Abstract: Scaling deep neural network training to more processors and larger batch sizes is key to reducing end-to-end training time; yet, maintaining comparable convergence and hardware utilization at larger scales is challenging. Increases in training scales have enabled natural gradient optimization methods as a reasonable alternative to stochastic gradient descent (SGD) and variants thereof. Kronecker-factored Approximate Curvature (K-FAC), a natural gradient method, has recently been shown to converge with fewer iterations in deep neural network (DNN) training than SGD; however, K-FAC’s larger memory footprint and increased communication necessitates careful distribution of work for efficient usage. This thesis investigates scalable K-FAC algorithms to understand K-FAC’s applicability in large-scale deep neural network training and presents KAISA, a K-FAC-enabled, Adaptable, Improved, and Scalable second-order optimizer framework.

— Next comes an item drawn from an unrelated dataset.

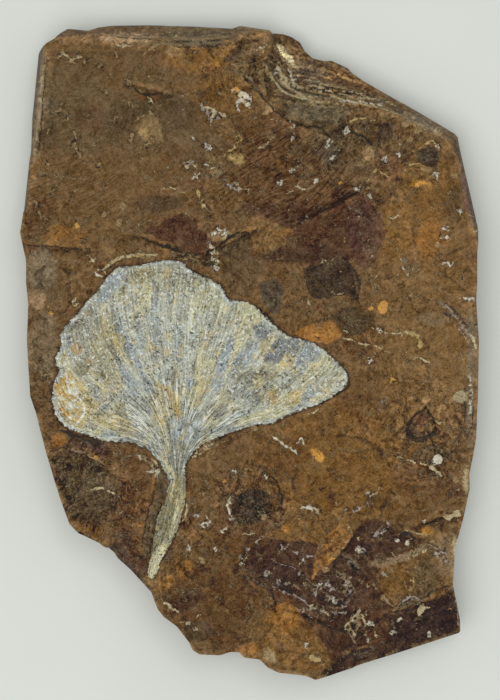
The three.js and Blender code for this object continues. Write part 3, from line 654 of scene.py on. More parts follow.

# Small crystals and other pale spots, those of the white groups partly painted glints on tiny
# crystals: colour, and then x, y and width in pixels.
CRYSTALS = {
    "white, upper left": (TAN, [
        (46, 60, 2), (62.7, 51.6, 2.5), (85, 61.7, 2), (100, 66.5, 2), (117, 57.4, 3.4),
        (128, 81.4, 2.4), (106.6, 91.4, 2), (129, 103, 3), (115, 119.5, 2), (151.7, 113.3, 2.2),
        (183, 96, 2), (201.5, 68, 2), (62, 104, 1.8), (44.5, 111, 1.8), (58.6, 111, 2),
        (68, 118.6, 2), (48.5, 131, 2), (75, 133.5, 2.6), (74, 144, 2), (76.4, 147, 3.4),
        (47.4, 164, 2), (79, 155, 2.6), (98.4, 165, 2), (36.5, 204, 2.2), (41, 216, 2),
        (45.6, 219, 2)]),
    "white, middle": (WHITE, [
        (243, 94, 4.5), (241, 101, 4), (248, 104, 4), (238, 108, 2), (209, 148, 3.4),
        (194, 138, 2), (206.5, 165, 2.2), (195.7, 177.5, 2), (210, 247, 2), (215, 268, 2),
        (213, 234, 2), (220, 231, 1.8), (226, 236, 2)]),
    "white, upper right": (WHITE, [
        (276, 70, 2.6), (329, 141, 2), (316.3, 180, 3.6), (281, 183, 3), (293, 170, 2),
        (356, 188, 2.4), (369, 196.4, 2), (385.7, 160.5, 2.2), (399.6, 155.7, 2),
        (438.8, 148, 2), (460, 211.5, 2), (446, 230, 2), (448, 237, 2), (477, 230.5, 2),
        (326, 147, 1.8), (334, 156, 1.8), (347.5, 129, 3), (437, 176, 2), (294, 126, 2),
        (293, 138, 2)]),
    "white, lower": (WHITE, [
        (264.7, 476.6, 2), (423.7, 520.5, 2.4), (333, 600, 3), (358.7, 549, 2.6),
        (371, 625, 3.4), (393, 633.7, 2.4), (401, 619, 2), (431, 637.6, 2.4), (368.5, 643, 2),
        (139.6, 457.7, 2.6), (151, 472, 2.4), (234, 471, 2.2), (231, 519, 2), (197, 515, 2),
        (202.7, 524, 1.8), (207.5, 522.7, 1.8), (222, 532, 2.4), (216, 549.5, 2.4),
        (189, 549.5, 2.2), (241, 563, 2), (370, 362, 2.6), (380, 331, 2), (306, 646, 2.4),
        (397.7, 540.8, 3.6), (407.5, 542.4, 3.6), (303, 560, 2.2), (320, 584, 2.2)]),
    "dome": (LILAC, [
        (283, 547, 3), (296, 553, 2.2), (310, 556, 3), (278, 581, 2.4), (266, 575, 3),
        (299, 573, 2.2), (287, 584, 2.6), (318, 586, 3), (315, 593, 2.6), (327, 584, 2.4),
        (331, 590, 2), (346, 584, 3), (350, 592, 2.4), (334, 600, 3), (344, 606, 2.2),
        (376, 534, 3.2), (383, 532, 3), (388, 524, 3), (362, 549, 2.4), (443, 553, 3),
        (446, 561, 3), (436, 553, 3), (384, 573, 2.2), (203, 108, 3.2), (208, 113, 3.2),
        (214, 112, 3.4), (218, 118, 3), (211, 120, 3), (206, 146, 3), (190, 164, 3),
        (230, 186, 3), (236, 190, 2.4), (224, 180, 2.4)]),
    "pebble": (CREAM * 0.7, [(463, 397.5, 11)]),
    "gold": (GOLD, [
        (237, 88, 4), (340, 183, 2.4), (224.7, 481.6, 2.2), (96, 457, 3.4), (50.6, 312.7, 2.6),
        (382.7, 309, 8.5), (372.4, 308.4, 4), (393, 380, 3.4), (317, 334, 4), (76.6, 225, 4)]),
    "seeds, left": (TAN * 0.85, [(123, 207, 6), (119, 221, 6), (104, 215, 4)]),
    "tan": (TAN, [
        (404, 125, 6), (417, 131, 6), (410.7, 138.3, 4.4), (255, 428, 5),
        (202.7, 561.5, 5.5), (453, 175, 5), (438, 245.5, 4.5), (324.5, 570, 5),
        (147, 145, 3.4), (263.6, 518, 5), (456, 480.6, 5)]),
}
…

Specifically, layer-wise distribution strategies, inverse-free second-order gradient evaluation, dynamic K-FAC update decoupling, and more are explored with the goal of preserving convergence while minimizing training time. KAISA can adapt the memory footprint, communication, and computation given specific models and hardware to improve performance and increase scalability, and this adaptable distribution scheme generalizes existing strategies while providing a framework for scaling second-order methods beyond K-FAC. Compared to the original optimizers, KAISA converges 18.1–36.3% faster across applications with the same global batch size. Under a fixed memory budget, KAISA converges 32.5% and 41.6% faster in ResNet-50 and BERT-Large, respectively. KAISA can balance memory and communication to achieve scaling efficiency equal to or better than the baseline optimizers.